יום חמישי, 31 ביולי 2014

Anthropic Leadership: The leadership of human being

Anthropic Leadership: The leadership of human being
(Greek) – Anthrop (νθρωπος) means human



Nir Golan, an educational and leadership expert, suggests a new term, Anthropic Leadership: to mean human leadership. Leadership should be carried out alongside the comprehensive development of the human being regardless of his/her biological age. This new term is based on Anthropogogy.

Felix Adam first defined the term Anthropogogy in 1977 as: "The science and the art of permanently teaching and educating a person throughout any period of his/her psycho-biological development and in the functioning of his/her natural, ergo logical and social life."

In 1981, K.D Benne described the term as: "The guideline of learning and education of people of all ages, as the basis for human survival, highlighting the importance of controlling the processes of critical thinking and innovation, ability to listen and communicate with others whose views are contradictory.
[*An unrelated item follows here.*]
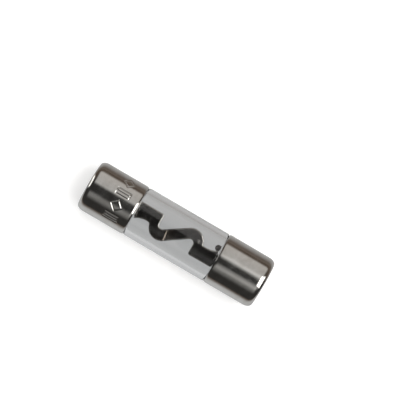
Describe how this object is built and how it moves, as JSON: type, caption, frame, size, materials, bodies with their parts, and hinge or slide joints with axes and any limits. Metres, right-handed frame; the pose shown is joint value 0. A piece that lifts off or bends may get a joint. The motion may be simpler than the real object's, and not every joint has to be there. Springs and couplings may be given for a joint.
{
  "type": "cartridge fuse",
  "caption": "Glass cartridge fuse with plated end caps on a necked clear tube and a flat S-shaped strip element inside.",
  "frame": {"origin": "centre of the fuse", "axes": "+X along the fuse towards the unmarked cap, +Z normal to the flat strip element, +Y across the strip in its plane"},
  "size_m": [0.0382, 0.0104, 0.0104],
  "materials": {
    "clear_glass": "polished",
    "nickel_plate": "gloss",
    "element_alloy": "satin",
    "cement": "matte",
    "solder": "satin",
    "dark_solder": "satin"
  },
  "bodies": {
    "root": {"glass_tube": "clear_glass", "left_cap": "nickel_plate", "right_cap": "nickel_plate", "fuse_element": "element_alloy", "left_cement": "cement", "right_cement": "cement", "left_solder": "solder", "right_solder": "solder", "solder_bead": "dark_solder"}
  },
  "joints": []
}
Provide the ability to learn how to learn again."

Nir Golan offers a new definition of Anthropogogy as: "Leadership a person (regardless of age) throughout significant learning towards behavioral change that can be implemented immediately." (Golan, 2014)
In today's reality, culture is changing rapidly, so leadership has to be a lifelong process: where the leader helps the person discover the unknown without repeating information about the known.

According to Golan, Anthropic Leadership has four basic principles:

1.    The independent person: the perception of oneself as an independent entity. A person sees him/herself as someone who is self-directed; choosing what to be led to, how much and how to be led. The role of the leader is not to give ready answers to predetermined questions, but to help the person find out for him/herself what the important questions are and how to answer them. Through these questions, the dependence – independence conflict will decrease and there will be fewer objections to leadership.

2.    Adapting leadership to that person's needs: the person is ready to be led when he/she needs that specific leadership process, and it is incorporated into daily tasks and social functioning. He/she sees that the leadership process serves his/her personal development.

Since every person has their own characteristics and needs, therefore, the most effective way of leadership is to adapt leadership to the needs and characteristics of that individual person with reference to their emotional and mental components, and not only to cognitive and behavioral aspects.

3.    Renovating leadership: In the digital age where there is widespread availability of network information, leadership should give news and added value to the person.

People approach leadership in possession of their life experiences. For leadership to be more significant, the person needs to connect the current leadership knowledge with his/her prior knowledge. As such, leaders have to find out the prior knowledge of the person and his/her previous experiences in order to connect it to the leadership experience and not lead him/her things they already know. Thus the leader who leads should renovate leadership.

4.    Immediate and practical leadership: The main motive for human leadership is for problem solving. The person has a need for the immediate application of the results of the leadership process, so leadership has to be more focused in giving solutions to the particular problem.  Leadership which cannot be implemented immediately is perceived as a waste of time.